Oligotoma saundersii, commonly known as Saunders' embiid, is a species of webspinner, an insect in the order Embiidina, also known as Embioptera.

==Description==
Adult males of this species have long narrow wings while adult females are flightless. The body of the male is dark brownish-black with a slight yellowish tinge, especially near the joints of the limbs. In the male, the head is paler than the rest of the body, which differentiates it from the otherwise similar Oligotoma nigra. The female is chocolate-brown and the nymphs are much paler, being yellowish-brown. The females and nymphs are difficult to distinguish from those of O. nigra, so they are best identified by association with the male. Like other members of the order, the tarsi of the front pair of legs are enlarged and equipped with about one hundred silk glands.

==Distribution==
Oligotoma saundersii originated in southern Asia but has spread around the tropics as a result of human activities. It was introduced into the United States, and its range there now extends from Texas to Florida.

==Ecology==
Like other species of webspinner, O. saundersii is very inconspicuous, living as it does in a silken tube that it weaves which is hidden away in a crevice or under the bark of a tree, or other similar humid location.

Researchers established a colony in the laboratory by placing two adult females and some eggs in a container with large flakes of bark behind which they could hide. The insects were supplied with dry goldfish food. Silken tubes were woven by the females after they had settled down, but the insects remained largely hidden, emerging only at night to feed. A male was seen some time later, indicating that the period to maturity was about four months. He produced his own longer tubes on the walls of the container, often remaining half out of the mouth of his gallery during the day, and sometimes venturing forth. The male did not feed, as is normal in this group, and lived for a few weeks.

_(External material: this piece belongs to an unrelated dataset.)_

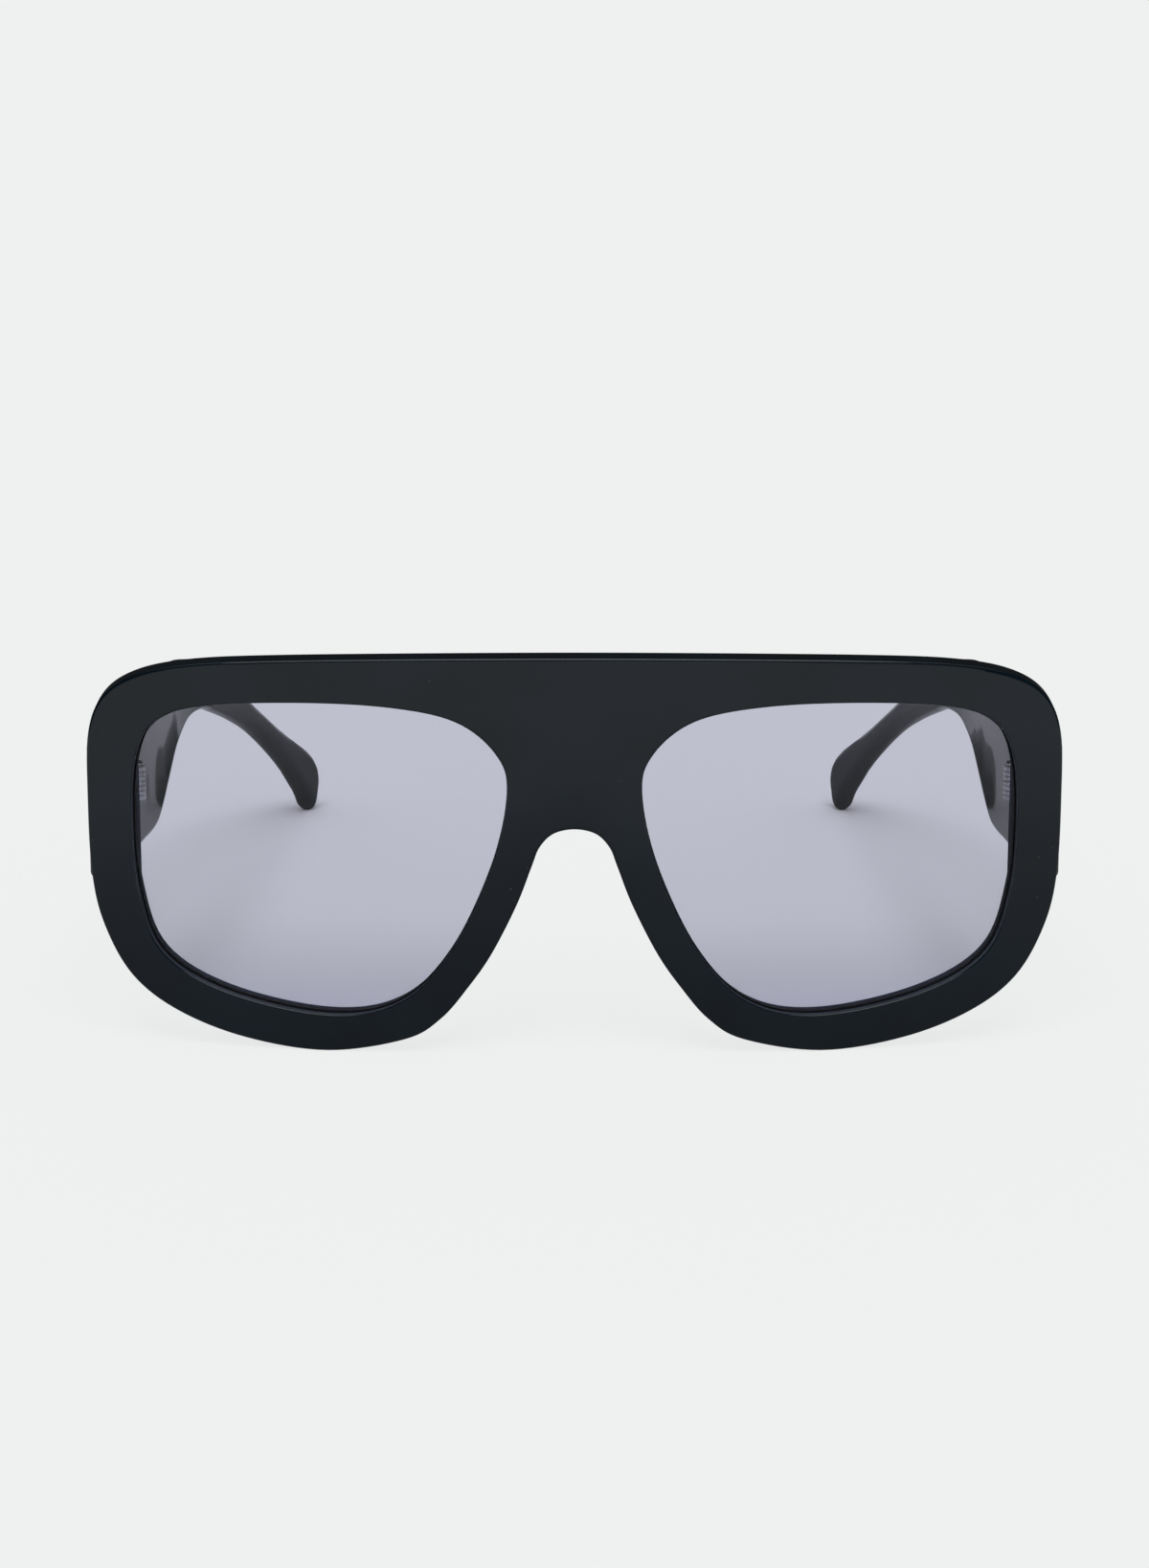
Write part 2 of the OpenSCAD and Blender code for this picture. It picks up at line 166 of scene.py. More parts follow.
class FrontSizes(bpy.types.PropertyGroup):
    """Sizes of the front, its lens openings and the lenses."""

    lens_w: length("Lens width", 57.5, "Width of one lens opening")
    lens_h: length("Lens height", 49.2, "Height of one lens opening")
    bridge_w: length("Bridge", 20.4, "Distance between the two lens openings")
    lens_t: length("Lens thickness", 2, "Thickness of a lens")
    lens_inset: length("Lens inset", 1.1, "How far the lens lies behind the front face")
    groove_depth: length("Groove depth", 0.8, "Depth of the groove that holds the lens")
    groove_w: length("Groove width", 1, "Width of the groove and of the lens's tongue")
    clearance: length("Lens clearance", 0.05, "Clearance between the lens and its groove")
    rim_side: length("Side rim", 6.8, "Width of the rim beside the temples")
    rim_top: length("Top rim", 7.5, "Width of the rim above the lens")
    rim_bottom: length("Bottom rim", 5.8, "Width of the rim below the lens")
    thickness: length("Front thickness", 5.2, "Thickness of the acetate front")
    wrap_radius: length("Wrap radius", 350, "Radius of the front's curve, seen from above")
    arch_h: length("Arch height", 35.9, "Height of the top of the nose arch above the table")
    arch_w: length("Arch width", 13, "Width of the nose arch at its shoulders")
    endpiece_t: length("End piece", 1.3, "How far the end pieces stand back from the rim")
    endpiece_proud: length("End piece proud", 0.2, "How far the end pieces stand out past the rim")
    front_edge: length("Front edge", 0.35, "Rounding of the outer edge of the front face")
    back_edge: length("Back edge", 1.3, "Rounding of the outer edge at the back")
    opening_edge: length("Opening edge", 0.2, "Rounding of the lens opening's front edge")
    opening_back: length("Opening back edge", 0.7, "Rounding of the lens opening's back edge")
    lens_edge: length("Lens edge", 0.12, "Chamfer round a lens")


class TempleSizes(bpy.types.PropertyGroup):
    """Sizes of the temples."""

    depth: length("Overall depth", 145, "Depth from the front face to the temple tips")
    root_z: length("Root height above table", 25, "Height of the lower edge of the temple root")
    root_h: length("Root height", 22.2, "Height of the temple root")
    root_t: length("Root thickness", 6.4, "Thickness of the temple root")
    arm_t: length("Arm thickness", 4, "Thickness of the temple arm")
    tip_t: length("Tip thickness", 3.4, "Thickness of the temple tip")
    tip_h: length("Tip rounding", 12, "Height over which the end of the tip is rounded")
    keel: length("Keel", 2.6, "Height over which a tip narrows to where it stands")
    lean: angle("Lean", 2, "Angle at which the temples lean in towards the head")
    tip_radius: length("Tip radius", 212, "Radius of the inward curve of the temple tips")
    edge: length("Edge", 1.3, "Rounding of the long edges")
    butt_gap: length("Butt gap", 0.15, "Gap between the front and an open temple")


class HingeSizes(bpy.types.PropertyGroup):
    """Sizes of the barrel hinges and of the nose pads."""

    back: length("Axis behind butt", 2.3, "Distance from the butt face back to the hinge axis")
    inward: length("Axis inwards", 0.4, "How far the axis lies inwards of the temple's inner face")
    knuckle_d: length("Knuckle diameter", 2.9, "Diameter of the hinge knuckles")
    leaf_t: length("Leaf thickness", 1, "Thickness of the hinge leaves")
    cover: length("Leaf cover", 0.3, "Thickness of the acetate skin over the temple's leaf")
    web_w: length("Web width", 1.4, "Width of the webs that carry the front's knuckles")
    notch: length("Notch clearance", 0.2, "Clearance round the knuckles in the temple's notch")
    seat: length("Seat clearance", 0.03, "Clearance round a sunk leaf")
    wear_edge: length("Metal edge", 0.06, "Bevel on the edges of the hinge and the screws")
    pad_len: length("Pad length", 12.6, "Length of a nose pad")
    pad_w: length("Pad width", 4.8, "Widest part of a nose pad")
    pad_lean: angle("Pad lean", 24, "Lean of the pads from upright")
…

The eggs were laid in the tunnels and disguised within minutes by chewed bits of substrate so that they resembled the frass and substrate particles already adhering to the webbing; the eggs were not guarded by the female but the camouflage may have prevented cannibalism. The next batch of larvae was seen some two months after the male was observed. Before this, the galleries had been expanded, seemingly in anticipation of the larvae hatching. Further expansion of the colony followed.